The realization of that dream (trucks, equipment, weapons, cash money for loyalty) and certainly the dreams of women and children end as a looming nightmare of domestic terror now, while Afghans sort out all over again whose offer is more worth another temporary and local allegiance... within provinces, or with foreign participation in forming yet again a "national" government.
There was never going to be an easy way out of Afghanistan. The Republicans trashing Biden now are hypocrites. I'm not saying Democrats haven't bashed Trump for launching our departure. We're a country long focused on "so much winning" in the halls of politics, and we don't have a vocabulary for sharing either victory or losses any more.
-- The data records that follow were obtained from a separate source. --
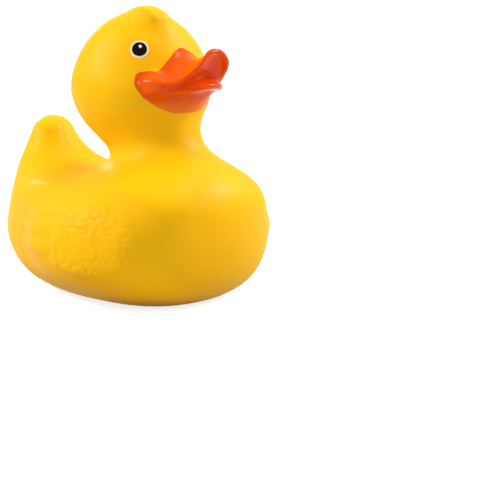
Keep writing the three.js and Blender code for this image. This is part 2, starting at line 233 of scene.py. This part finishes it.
def duck(points):
    """Signed distance of the whole skin, in millimetres."""
    x, y, z = points.T
    face = skull(x, y, z)
    away = ((points - np.array(FLAT_SIDE["centre"])) ** 2).sum(1)
    face += FLAT_SIDE["depth"] * np.exp(-away / (2 * FLAT_SIDE["spread"] ** 2))
    low, high = np.array(BILL_BOX)
    near = np.all((points > low) & (points < high), axis=1)
    face[near] = smooth_min(face[near], bill(*points[near].T), SOFT["bill"])
    d = smooth_min(trunk(x, y, z), face, SOFT["head"])
    d = smooth_max(d, -z, SOFT["foot"])
    bore = np.hypot(x - SEAT["centre"][0], y - SEAT["centre"][1]) - SEAT["radius"]
    seat = smooth_max(bore, z - SEAT["depth"], SEAT["soft"])
    return smooth_max(d, -seat, SEAT["soft"])


def slope(field, points):
    step = 0.02
    out = np.empty_like(points)
    for axis in range(3):
        shift = np.zeros(3)
        shift[axis] = step
        out[:, axis] = (field(points + shift) - field(points - shift)) / (2 * step)
    return out


def settle(field, points, passes):
    """Moves points near the surface onto it."""
    for _ in range(passes):
        direction = slope(field, points)
        steep = np.maximum((direction**2).sum(1), 0.25)
        points = points - (field(points) / steep)[:, None] * direction
    return points


def surface_net(field, low, high, step):
    """A mesh of quads on the field's zero surface, with one point in each grid cell that it crosses."""
    counts = [int(math.ceil((b - a) / step)) + 1 for a, b in zip(low, high)]
    axes = [a + step * np.arange(n) for a, n in zip(low, counts)]
    grid = np.stack(np.meshgrid(*axes, indexing="ij"), -1).reshape(-1, 3)
    values = np.concatenate([field(part) for part in np.array_split(grid, 24)]).reshape(counts)
    inside = values < 0

    total = np.zeros([n - 1 for n in counts] + [3])
    hits = np.zeros([n - 1 for n in counts])
    crossed = []
    for axis in range(3):
        first = [slice(None)] * 3
        second = [slice(None)] * 3
        first[axis] = slice(0, -1)
        second[axis] = slice(1, None)
        a, b = values[tuple(first)], values[tuple(second)]
        cross = inside[tuple(first)] != inside[tuple(second)]
        index = np.argwhere(cross)
        share = a[cross] / (a[cross] - b[cross])
        place = index.astype(float)
        place[:, axis] += share
        crossed.append((index, inside[tuple(first)][cross]))
        others = [n for n in range(3) if n != axis]
        for da in (0, 1):
            for db in (0, 1):
                cell = index.copy()
                cell[:, others[0]] -= da
                cell[:, others[1]] -= db
                np.add.at(total, tuple(cell.T), place)
                np.add.at(hits, tuple(cell.T), 1)

    used = hits > 0
    number = np.full(hits.shape, -1)
    number[used] = np.arange(used.sum())
    points = np.array(low) + step * total[used] / hits[used][:, None]

    quads = []
    for axis, (index, starts_inside) in enumerate(crossed):
        u, v = [(1, 2), (2, 0), (0, 1)][axis]
        ring = []
        for du, dv in ((0, 0), (1, 0), (1, 1), (0, 1)):
            cell = index.copy()
            cell[:, u] -= 1 - du
            cell[:, v] -= 1 - dv
            ring.append(number[tuple(cell.T)])
        ring = np.stack(ring, 1)
        quads.append(np.where(starts_inside[:, None], ring, ring[:, ::-1]))
    return points, np.concatenate(quads)


def neighbour_mean(points, quads):
    """The mean of each point's neighbours along the quads' edges."""
    ends = np.concatenate([quads[:, [n, (n + 1) % 4]] for n in range(4)])
    ends = np.concatenate([ends, ends[:, ::-1]])
    count = np.bincount(ends[:, 0], minlength=len(points))
    sums = [np.bincount(ends[:, 0], points[ends[:, 1], axis], len(points)) for axis in range(3)]
    return np.stack(sums, 1) / count[:, None]


def ease(value, low, high):
    share = np.clip((value - low) / (high - low), 0, 1)
    return share * share * (3 - 2 * share)


# Relief, in millimetres. On a wing, in y and z: a patch of small feathers in front, four long behind.
COVERT = (
    (-6, 31.6), (-12, 35), (-17, 35.8), (-24, 34.6), (-29.2, 32.4), (-32.8, 27), (-33.6, 23.3),
    (-32.4, 18.5), (-28.2, 13.2), (-20, 10.8), (-12, 10.4), (-4.4, 12.6), (-3.0, 19), (-4.2, 26),
)
FEATHERS = (
    dict(start=(0, 35.6), end=(16.6, 34.6), half=2.7, soft_tip=0.0),
    dict(start=(-9, 31.4), end=(18.8, 29.2), half=3.0, soft_tip=0.4),
    dict(start=(-9, 25.8), end=(20.1, 23.3), half=2.9, soft_tip=0.5),
    dict(start=(-9, 20), end=(17.1, 17.6), half=2.9, soft_tip=0.5),
)
PAD_HEIGHT = 0.75
# The small feathers are bumps of two sizes, and fade towards the wing's leading edge.
BUMPS = dict(height=0.5, level=0.9, small=1.55, small_seed=4, large=2.9, large_seed=9, large_share=0.5)
LEADING_EDGE = dict(start=16, end=27, lower=0.7, flatter=0.6)
TAIL_GROOVES = (
    ((1.2, 27.4, 51.5), (3.2, 22.9, 43)),
    ((6.0, 28.4, 49), (7.8, 25.4, 42)),
    ((9.6, 32.5, 46.5), (11.6, 31.4, 39.5)),
)
TAIL_GROOVE = dict(depth=0.26, width=1.1)
CREST_PATH = ((-7.8, -14.4, 89.4), (-7.0, -17.4, 87.2), (-4.4, -18.9, 86.4), (0.2, -19.8, 85.9))
CREST_HOLLOW = dict(depth=0.42, width=1.9)

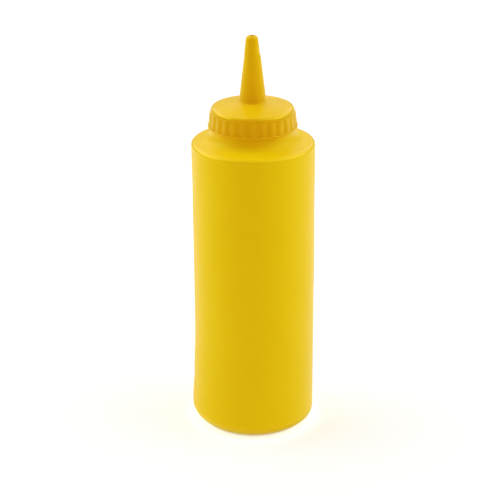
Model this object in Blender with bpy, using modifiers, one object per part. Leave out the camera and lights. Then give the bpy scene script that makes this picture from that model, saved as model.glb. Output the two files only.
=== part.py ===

Anyway it strikes me as pathetic that the Republicans and Democrats alike are looking to make political hay off blaming each other for how the military effort is concluding. They were in it together for 20 years in both Congress and the White House, or we'd have left sooner, and we're only leaving now because --same as with the American war in Vietnam-- the political will of the American people that we leave is finally and unmistakably stronger than the will of the movers and shakers in DC to cover their asses and keep pouring blood and treasure into an unmanageable cause.
Maybe it was always a hopeless cause. It's not like anything we did to punish Afghans for having sheltered terrorists could resurrect the three thousand Americans who died in the September 11 attacks. Exacting revenge can't do that. Nothing can do that, including efforts to rebuild Afghanistan after we punished it for having sheltered terrorists. I do find it surprising that we could not foresee Afghan menfolk flipping quickly to the Taliban, easily shifting alliance as an ingrained behavior in a culture of deep corruption. The Taliban had money from the opium trade, after all, and the Afghan soldiers had only the announcement that the US would be leaving.
We must have known this power shift could happen quickly, since we have counted on that behavior ourselves to obtain alliances of convenience in northern Iraq and in Syria as well. It's one thing to leave, and another to ignore the still prevailing culture as one makes ready to depart. Not sure there was ever going to be a smooth disentanglement for Afghanistan from the inflow of billions of US dollars that underlay a tenuous central government's grip on power.
Only Afghan women will eventually be able to say whether 20 years of our presence among them will have translated to long term added value in the overall Afghan culture. There are some who say Afghanistan's sense of itself can never revert to how it was in 2001 and that improvements have sprung largely from women's broader participation in education, marketplace and workforce including government. Great. All the country has to do now is manage to put a spine in their menfolk as the Taliban once again attempt to establish formally the Islamic State of Afghanistan.